Fiji: tourism up, but so is inflation

Ariff Ali. PHOTO: Fiji Government

The Reserve Bank of Fiji Governor says despite uncertain prospects for the global economy, the recovery of Fiji’s tourism industry is providing momentum for domestic economic growth.

However he has also flagged that inflation will be higher than earlier projected, as a result of these same global pressures.

“Since the opening of borders, tourist arrivals have totalled 72,132 between December 2021 and March of this year, with 21,390 visitors recorded for March alone. While most tourists have come from Australia, the gradual easing of global travel restrictions suggests that arrivals from all other source markets are expected to increase, generating positive spill over benefits to other connected industries,” Governor Ariff Ali stated today.

In a statement released this afternoon, the RBF says imported inflation increased in March,  contributing to overall headline inflation of 4.7% percent. Price rises were mainly for food and fuel, and related commodities. Headline inflation is now forecast to reach 5% by the end of 2022, which is 0.5% higher than earlier forecast.

Fiji mineral water, electricity and sawn timber production increased in March, while gold output declined. Tax collections and vehicle registrations improved, while investment spending stayed subdued.

Recruitment, especially in the west as the tourism industry prepares for its peak season, is up.

Governor Ali said “in the first three months of this year, the drawdown of new loans from commercial banks totalled $716.9 million, much higher than the $501.3 million in the same period last year. Furthermore, banking system liquidity remains high at $2,051.7 million (27/04), placing downward pressure on lending rates, as commercial banks’ cost of funds hover near historical lows.”

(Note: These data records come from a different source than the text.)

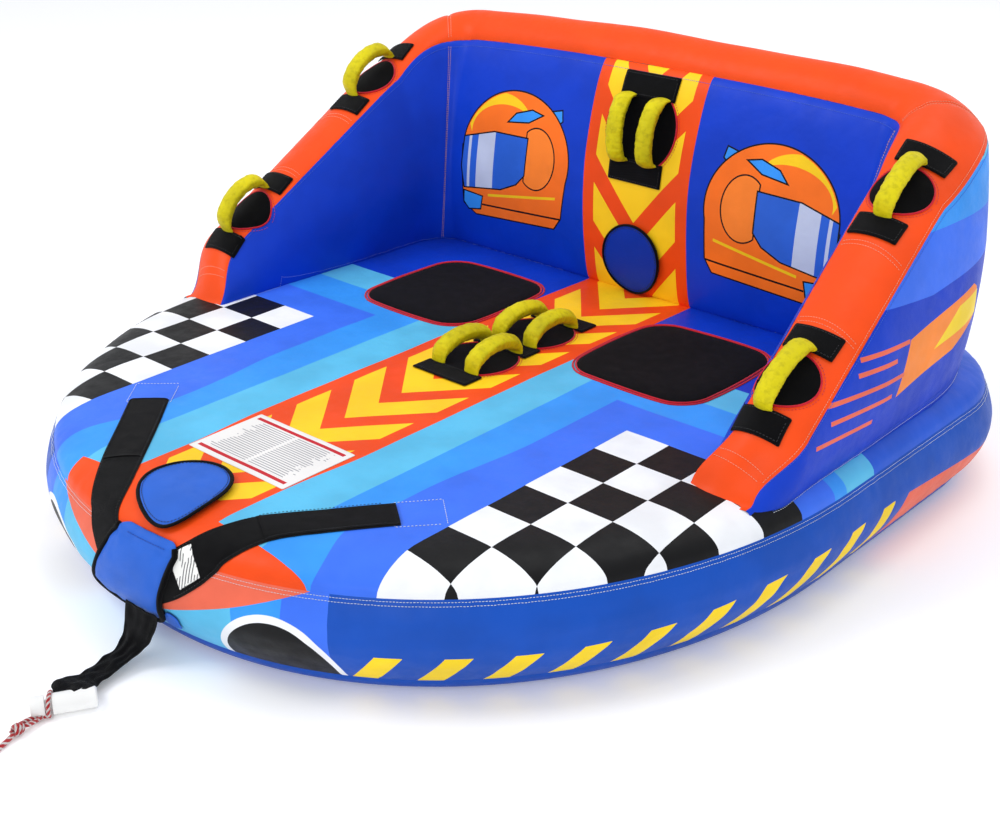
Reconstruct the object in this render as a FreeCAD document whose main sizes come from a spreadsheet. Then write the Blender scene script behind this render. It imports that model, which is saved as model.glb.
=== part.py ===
"""Two-rider towable tube: a round-nosed inflated deck with a sofa-shaped backrest.

Millimetres, +Z up, the nose and tow line towards -Y, the backrest towards +Y.
The origin lies on the floor under the middle of the tube.
"""
import FreeCAD, Part
import Sketcher
import math
import os

Vector = FreeCAD.Vector
Rotation = FreeCAD.Rotation
Placement = FreeCAD.Placement

doc = FreeCAD.newDocument("towable_tube")

# ---------------------------------------------------------------- driving dimensions
DIMENSIONS = [
    # base
    ("tube_width", 1638),
    ("tube_length", 1660),
    ("deck_height", 240),
    ("rear_corner", 156),
    ("shoulder_run", 50),
    ("shoulder_drop", 70),
    ("foot_run", 46),
    ("foot_rise", 75),
    ("edge_round", 50),
    ("deck_seam", 194),
    ("floor_seam", 30),
    # fabric and bladders
    ("cover_skin", 2.5),
    ("bladder_skin", 2.0),
    ("layer_gap", 0.5),
    # backrest
    ("arm_inside", 598),
    ("arm_outside", 760),
    ("arm_toe", -145),
    ("arm_toe_pitch", 58),
    ("arm_pitch", 32.15),
    ("arm_mark", -25),
    ("arm_mark_rise", 129),
    ("arm_round", 38),
    ("wall_lean", 5.6),
    ("back_face", 494),
    ("back_lean", 6.5),
    ("back_rear", 715),
    ("back_rise", 552),
    ("back_corner_rise", 512),
    ("back_corner", 80),
    ("back_round", 62),
    ("arm_end_cover", 65),
    ("arm_spread", 15),
    ("lining_drop", 5),
    ("band_drop", 44),
    ("band_back_start", 30),
    ("band_back_drop", 66),
    # seat pads
    ("pad_inside", 133),
    ("pad_outside", 451),
    ("pad_front", 90),
    ("pad_rear", 416),
    ("pad_thick", 10),
    ("pad_corner", 60),
    # grab handles and their sewn-on fittings
    ("handle_span", 120),
    ("handle_peak", 46),
    ("handle_pivot", 9.8),
    ("grip_radius", 17),
    ("grip_reach", 42),
    ("tail_radius", 7),
    ("handle_spacing", 82),
    ("patch_length", 50),
    ("patch_wide", 140),
    ("patch_narrow", 94),
    ("patch_thick", 3),
    ("patch_gap", 1),
    ("guard_radius", 92),
    ("arm_guard_radius", 56),
    ("guard_thick", 3),
    ("front_handles", 17),
    ("rear_handles", 190),
    ("back_handles", 360),
    ("low_arm_handle", 54),
    ("high_arm_handle", 493),
    ("low_arm_across", 690),
    ("high_arm_across", 670),
    # valves
    ("valve_radius", 19),
    ("valve_bore", 13),
    ("valve_flange", 32),
    ("valve_depth", 16),
    ("valve_fit", 0.2),
    ("cap_fit", 0.05),
    ("cap_radius", 24),
    ("cap_thick", 6),
    ("deck_flap_radius", 80),
    ("back_flap_radius", 74),
    ("flap_thick", 2.5),
    ("flap_lift", 9),
    ("deck_valve", -697),
    ("back_valve", 78),
    # tow harness
    ("strap_wide", 74),
    ("strap_thick", 3),
    ("strap_tail_across", 328),
    ("strap_tail_along", -529),
    ("strap_nose_across", 150),
    ("strap_nose_along", -735),
    ("tow_patch_wide", 186),
    ("tow_patch_thick", 10),
    ("tow_patch_top", 196),
    ("tow_patch_foot", 76),
    ("tow_strap_wide", 30),
    ("tow_strap_thick", 4),
    ("strap_across", 4),
    ("strap_start", -866),
    ("strap_hang", 84),
    ("strap_drop_reach", 42),
    ("strap_gap", 1),
    ("strap_ramp", 16),
    ("strap_bend", 2),
    # label
    ("label_wide", 250),
    ("label_front", -596),
    ("label_rear", -430),
    ("label_thick", 1),
    ("tag_across", 158),
    ("tag_along", -725),
    ("tag_turn", 49),
    ("tag_wide", 40),
    ("tag_long", 46),
    # quick connector and rope
    ("connector_tail_across", 99),
    ("connector_tail_along", -969),
    ("connector_tip_across", 47),
    ("connector_tip_along", -1057),
    ("connector_length", 102),
    ("connector_radius", 17),
    ("slot_start", 8),
    ("slot_length", 58),
    ("slot_past_middle", 11),
    ("strap_aim", 5),
    ("slot_tall", 10),
    ("groove_inset", 34),
    ("groove_wide", 12),
    ("groove_radius", 9),
    ("rope_radius", 4),
    ("leg_gap", 1.5),
    ("knot_radius", 11),
    ("knot_across", 72),
    ("knot_along", -1095),
    ("coil_outside", 112),
    ("coil_inside", 58),
    ("coil_tall", 50),
    ("coil_round", 10),
    ("coil_across", -5),
    ("coil_along", -1294),
    # closing zip
    ("zip_length", 900),
    ("zip_wide", 34),
    ("zip_height", 120),
    ("zip_tape", 1.5),
    ("slider_long", 16),
    ("slider_thick", 6),
    ("slider_wide", 12),
    ("slider_inset", 6),
]

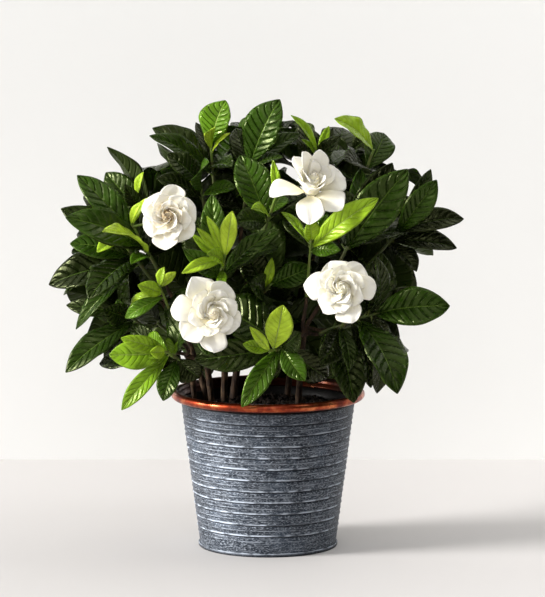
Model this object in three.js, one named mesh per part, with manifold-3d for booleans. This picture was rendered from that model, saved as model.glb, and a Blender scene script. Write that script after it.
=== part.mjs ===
// A gardenia shrub with four open double blooms, in a ribbed zinc pot with a rolled copper rim.
// Millimetres, +Z up. The origin is the centre of the pot's underside and the front of the plant
// faces -Y. Leaves and blooms on the front are placed where the photo shows them: each point of the
// plan is (across, down) in pixels of the picture and a depth in millimetres along +Y.
import * as THREE from 'three';
import { mergeVertices } from 'three/addons/utils/BufferGeometryUtils.js';
import Module from 'manifold-3d';

const wasm = await Module();
wasm.setup();

// Clearance between two pieces that touch.
const GAP = 0.35;
const HALF_GAP = GAP / 2;

// Pot
const POT_SIDES = 30;
const BASE_RADIUS = 59.4;
const BODY_TOP_RADIUS = 76.1;
const BODY_TOP = 128;
const WALL_TOP = 129;
const WALL = 1.2;
const FLOOR = 1.6;
const RIB_COUNT = 11;
const RIB_FIRST = 18;
const RIB_PITCH = 10;
const RIB_DEPTH = 0.9;
const RIB_HALF = 0.9;
const FOOT_CHAMFER = 0.8;
const FLOOR_CORNER = 2;
const BEAD_RADIUS = 3.8;
const BEAD_CENTRE = 81.2;
const BEAD_HEIGHT = 134.3;
const BEAD_STEPS = 8;
const BEAD_START = THREE.MathUtils.degToRad(-125);
const BEAD_SWEEP = THREE.MathUtils.degToRad(305);
const RIM_INSET = 1.4;
const RIM_LEDGE = 0.6;
const BASE_BAND_HEIGHT = 3.2;
const BASE_BAND_THICK = 1.1;
const BASE_BAND_ROUND = 0.4;

// Soil
const SOIL_EDGE = 120;
const SOIL_CROWN = 127;
const SOIL_MOUND = [[55, 123.5], [30, 126.2]];
const SOIL_SLACK = 1;
const HOLE_DEPTH = 24;
const HOLE_SLACK = 0.8;
const HOLE_SIDES = 10;
const HOLE_LENGTH = 64;

// Camera that the plan was read with
const FOCAL = 4040;
const MIDDLE_ACROSS = 272.5;
const MIDDLE_DOWN = 298.5;
const PITCH = THREE.MathUtils.degToRad(7.93);
const EYE = new THREE.Vector3(4, -3500, 706);

// Leaves, twigs and stems
const BUSH_CENTRE = new THREE.Vector3(-8, 10, 230);
const BLADE_THICK = 1.3;
const BLADE_BOW = 0.1;
const WIDE_BLADE = 17;
const NARROW_BLADE = 10;
const TWIG_LENGTH = 44;
const TWIG_SHARE = 0.6;
const TWIG_ARC = 1.2;
const TWIG_SIDES = 4;
const TWIG_RADIUS = 1.6;
const TWIG_TIP_RADIUS = 1.25;
const YOUNG_RADIUS = 1.25;
const YOUNG_LENGTH = 15;
const STEM_SIDES = 6;
const BRANCH_SIDES = 4;
const BRANCH_RADII = [2, 2, 1.9, 1.7];
const STALK_RADII = [1, 1.3, 1.6, 3];
const STALK_NECK = 7;
const UP = new THREE.Vector3(0, 0, 1);
const TOWARDS_VIEWER = new THREE.Vector3(0, -1, 0);
const AWAY = new THREE.Vector3(0, 1, 0);

const group = new THREE.Group();
group.name = 'potted_gardenia';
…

The Bank has maintained the Overnight Policy Rate (OPR) at 0.25%.

The RBF says prospects for the global economy are uncertain due to the war in Ukraine, as “heavily sanctioned financial markets, trade boundaries, and constrained shipping routes have interrupted the supply of fuel, food, and other critical commodities. These factors, combined with high freight costs and disruptive COVID-19 containment lockdowns in China, have compounded price pressures.”

The International Monetary Fund has downgraded global growth projections for both 2022 and 2023 to 3.6%.